EXERCISE GOAL:
Each line from the beginning of the data below through the line containing "const unitVector = (x, y, z)" should be repeated exactly, please.

RECORDED DATA:
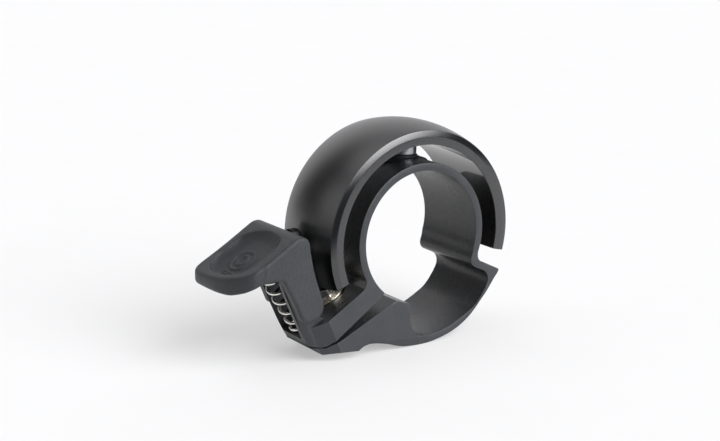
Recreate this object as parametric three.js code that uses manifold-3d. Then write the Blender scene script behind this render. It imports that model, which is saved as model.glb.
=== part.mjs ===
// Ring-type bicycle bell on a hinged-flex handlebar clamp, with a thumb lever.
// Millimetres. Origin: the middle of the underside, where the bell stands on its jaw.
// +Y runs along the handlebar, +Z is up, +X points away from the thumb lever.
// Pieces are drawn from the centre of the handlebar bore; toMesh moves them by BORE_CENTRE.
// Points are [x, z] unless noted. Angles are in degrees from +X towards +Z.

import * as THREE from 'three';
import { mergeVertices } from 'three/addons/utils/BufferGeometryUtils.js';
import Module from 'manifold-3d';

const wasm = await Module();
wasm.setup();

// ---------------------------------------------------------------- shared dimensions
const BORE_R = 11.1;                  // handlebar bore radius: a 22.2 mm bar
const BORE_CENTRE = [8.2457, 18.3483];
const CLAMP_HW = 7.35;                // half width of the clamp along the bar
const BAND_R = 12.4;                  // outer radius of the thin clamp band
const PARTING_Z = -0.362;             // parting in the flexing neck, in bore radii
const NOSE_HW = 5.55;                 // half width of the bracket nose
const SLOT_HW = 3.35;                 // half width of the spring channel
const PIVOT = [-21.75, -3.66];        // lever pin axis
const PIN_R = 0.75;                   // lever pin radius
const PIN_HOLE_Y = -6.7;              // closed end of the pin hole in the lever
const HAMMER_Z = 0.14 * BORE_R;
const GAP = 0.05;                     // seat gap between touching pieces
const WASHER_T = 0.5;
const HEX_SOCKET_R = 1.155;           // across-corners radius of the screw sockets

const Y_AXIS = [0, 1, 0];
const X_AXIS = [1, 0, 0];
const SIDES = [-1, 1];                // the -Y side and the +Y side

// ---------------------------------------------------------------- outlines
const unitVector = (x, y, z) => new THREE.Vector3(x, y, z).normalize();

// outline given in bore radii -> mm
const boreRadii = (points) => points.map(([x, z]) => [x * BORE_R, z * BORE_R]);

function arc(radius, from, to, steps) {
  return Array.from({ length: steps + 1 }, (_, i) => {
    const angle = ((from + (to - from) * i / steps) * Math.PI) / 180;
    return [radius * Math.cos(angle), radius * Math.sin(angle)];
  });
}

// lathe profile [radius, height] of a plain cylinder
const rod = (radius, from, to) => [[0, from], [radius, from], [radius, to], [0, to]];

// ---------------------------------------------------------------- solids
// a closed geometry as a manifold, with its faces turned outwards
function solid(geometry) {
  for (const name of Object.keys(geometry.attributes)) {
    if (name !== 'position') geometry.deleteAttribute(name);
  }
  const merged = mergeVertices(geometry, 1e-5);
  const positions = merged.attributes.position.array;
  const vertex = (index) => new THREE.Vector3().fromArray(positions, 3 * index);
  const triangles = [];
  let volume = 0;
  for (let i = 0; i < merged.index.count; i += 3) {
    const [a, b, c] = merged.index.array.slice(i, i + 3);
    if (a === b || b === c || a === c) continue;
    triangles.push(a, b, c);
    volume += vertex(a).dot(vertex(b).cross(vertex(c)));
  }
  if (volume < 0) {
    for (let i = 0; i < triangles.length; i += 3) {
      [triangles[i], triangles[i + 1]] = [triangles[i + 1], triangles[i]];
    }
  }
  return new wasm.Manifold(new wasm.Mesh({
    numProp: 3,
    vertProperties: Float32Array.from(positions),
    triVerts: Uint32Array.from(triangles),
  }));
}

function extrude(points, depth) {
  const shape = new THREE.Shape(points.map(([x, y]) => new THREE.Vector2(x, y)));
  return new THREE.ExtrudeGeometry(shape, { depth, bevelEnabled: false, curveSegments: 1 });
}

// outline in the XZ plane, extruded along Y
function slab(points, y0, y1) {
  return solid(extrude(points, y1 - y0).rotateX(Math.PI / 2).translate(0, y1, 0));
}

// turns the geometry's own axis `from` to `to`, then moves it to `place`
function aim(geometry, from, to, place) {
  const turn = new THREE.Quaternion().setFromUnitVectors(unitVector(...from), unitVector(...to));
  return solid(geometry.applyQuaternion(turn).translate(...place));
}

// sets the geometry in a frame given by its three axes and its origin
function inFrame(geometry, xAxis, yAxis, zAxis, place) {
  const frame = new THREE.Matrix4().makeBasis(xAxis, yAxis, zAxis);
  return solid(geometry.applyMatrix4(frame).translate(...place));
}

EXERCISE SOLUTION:
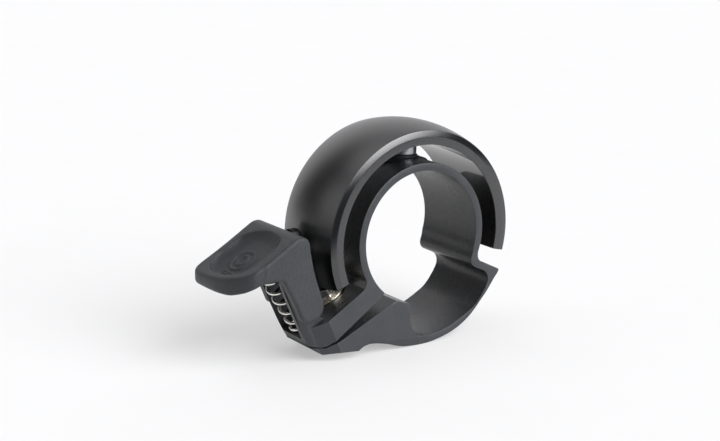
Recreate this object as parametric three.js code that uses manifold-3d. Then write the Blender scene script behind this render. It imports that model, which is saved as model.glb.
=== part.mjs ===
// Ring-type bicycle bell on a hinged-flex handlebar clamp, with a thumb lever.
// Millimetres. Origin: the middle of the underside, where the bell stands on its jaw.
// +Y runs along the handlebar, +Z is up, +X points away from the thumb lever.
// Pieces are drawn from the centre of the handlebar bore; toMesh moves them by BORE_CENTRE.
// Points are [x, z] unless noted. Angles are in degrees from +X towards +Z.

import * as THREE from 'three';
import { mergeVertices } from 'three/addons/utils/BufferGeometryUtils.js';
import Module from 'manifold-3d';

const wasm = await Module();
wasm.setup();

// ---------------------------------------------------------------- shared dimensions
const BORE_R = 11.1;                  // handlebar bore radius: a 22.2 mm bar
const BORE_CENTRE = [8.2457, 18.3483];
const CLAMP_HW = 7.35;                // half width of the clamp along the bar
const BAND_R = 12.4;                  // outer radius of the thin clamp band
const PARTING_Z = -0.362;             // parting in the flexing neck, in bore radii
const NOSE_HW = 5.55;                 // half width of the bracket nose
const SLOT_HW = 3.35;                 // half width of the spring channel
const PIVOT = [-21.75, -3.66];        // lever pin axis
const PIN_R = 0.75;                   // lever pin radius
const PIN_HOLE_Y = -6.7;              // closed end of the pin hole in the lever
const HAMMER_Z = 0.14 * BORE_R;
const GAP = 0.05;                     // seat gap between touching pieces
const WASHER_T = 0.5;
const HEX_SOCKET_R = 1.155;           // across-corners radius of the screw sockets

const Y_AXIS = [0, 1, 0];
const X_AXIS = [1, 0, 0];
const SIDES = [-1, 1];                // the -Y side and the +Y side

// ---------------------------------------------------------------- outlines
const unitVector = (x, y, z) => new THREE.Vector3(x, y, z).normalize();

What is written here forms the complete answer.